What to do:
Below, find each line holding "scene" and state how many there are, using the number alone.

*-*-*

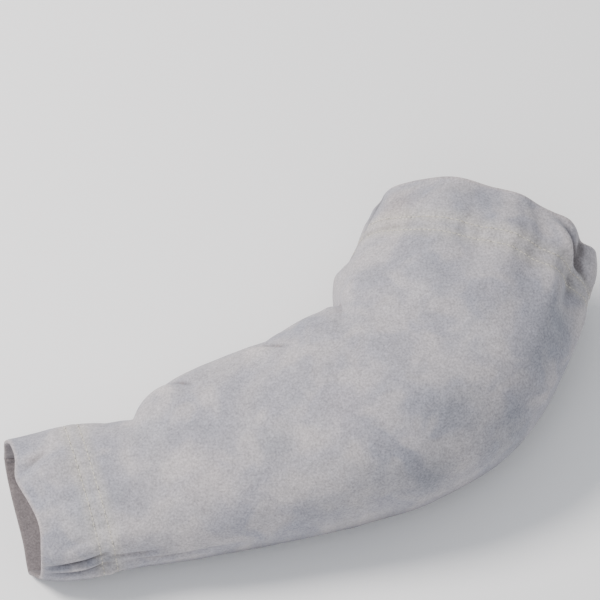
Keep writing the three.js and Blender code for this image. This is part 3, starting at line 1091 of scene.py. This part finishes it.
towards_camera = Vector((
    math.sin(CAMERA_AZIMUTH) * math.cos(CAMERA_ELEVATION),
    -math.cos(CAMERA_AZIMUTH) * math.cos(CAMERA_ELEVATION),
    math.sin(CAMERA_ELEVATION),
))
camera_right = Vector((math.cos(CAMERA_AZIMUTH), math.sin(CAMERA_AZIMUTH), 0))
camera_up = towards_camera.cross(camera_right)
metres_a_pixel = FRAME_WIDTH / IMAGE_SIZE
middle = Vector(AIM_MM) * MM
middle += camera_right * (IMAGE_SIZE / 2 - AIM_PIXEL[0]) * metres_a_pixel
middle += camera_up * (AIM_PIXEL[1] - IMAGE_SIZE / 2) * metres_a_pixel
camera_data = bpy.data.cameras.new("camera")
camera_data.sensor_width = SENSOR_MM
camera_data.lens = SENSOR_MM * CAMERA_DISTANCE / FRAME_WIDTH
camera = bpy.data.objects.new("camera", camera_data)
camera.location = middle + towards_camera * CAMERA_DISTANCE
camera.rotation_euler = towards_camera.to_track_quat("Z", "Y").to_euler()
bpy.context.collection.objects.link(camera)
bpy.context.scene.camera = camera
print("lens", round(camera_data.lens), "mm")

# %% [markdown]
# The floor is a plain white sheet. A large soft lamp stands to the upper left and a weaker one
# fills from the front, and a pale surrounding keeps the shadows open, as in a studio tent.

# %% Floor and light
FLOOR_SIZE = 6.0
FLOOR_DROP = 0.2 * MM
FLOOR_TONE = "#ffffff"
FLOOR_ROUGHNESS = 0.9
LAMP_COLUMNS = ("name", "place", "size", "power", "tone")
LAMPS = [
    ("key_lamp", (-1.3, 0.4, 1.7), 0.7, 58.0, "#fffaf6"),
    ("fill_lamp", (-0.5, -1.3, 2.0), 1.6, 10.0, "#f4f6ff"),
]
TENT_TONE = "#eef1f6"
TENT_STRENGTH = 0.74


def pale_floor():
    half = FLOOR_SIZE / 2
    corners = [(-half, -half, -FLOOR_DROP), (half, -half, -FLOOR_DROP),
               (half, half, -FLOOR_DROP), (-half, half, -FLOOR_DROP)]
    mesh = bpy.data.meshes.new("floor")
    mesh.from_pydata(corners, [], [(0, 1, 2, 3)])
    material, tree = new_finish("pale_matte_floor")
    shader = add_node(tree, "ShaderNodeBsdfPrincipled",
                      inputs={"Base Color": linear(FLOOR_TONE), "Roughness": FLOOR_ROUGHNESS})
    add_node(tree, "ShaderNodeOutputMaterial", inputs={"Surface": shader.outputs["BSDF"]})
    mesh.materials.append(material)
    floor = bpy.data.objects.new("floor", mesh)
    bpy.context.collection.objects.link(floor)


def soft_lamp(lamp_row):
    """A round lamp that shines at the origin."""
    wanted = dict(zip(LAMP_COLUMNS, lamp_row))
    data = bpy.data.lights.new(wanted["name"], "AREA")
    data.shape = "DISK"
    data.size = wanted["size"]
    data.energy = wanted["power"]
    data.color = linear(wanted["tone"])[:3]
    lamp = bpy.data.objects.new(wanted["name"], data)
    lamp.location = wanted["place"]
    lamp.rotation_euler = Vector(wanted["place"]).to_track_quat("Z", "Y").to_euler()
    bpy.context.collection.objects.link(lamp)


pale_floor()
for row in LAMPS:
    soft_lamp(row)

world = bpy.data.worlds.new("studio_tent")
world.use_nodes = True
background = world.node_tree.nodes["Background"]
background.inputs["Color"].default_value = linear(TENT_TONE)
background.inputs["Strength"].default_value = TENT_STRENGTH
bpy.context.scene.world = world
print("lamps:", len(LAMPS), "and a tent of strength", TENT_STRENGTH)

*-*-*

Answer for the task:
3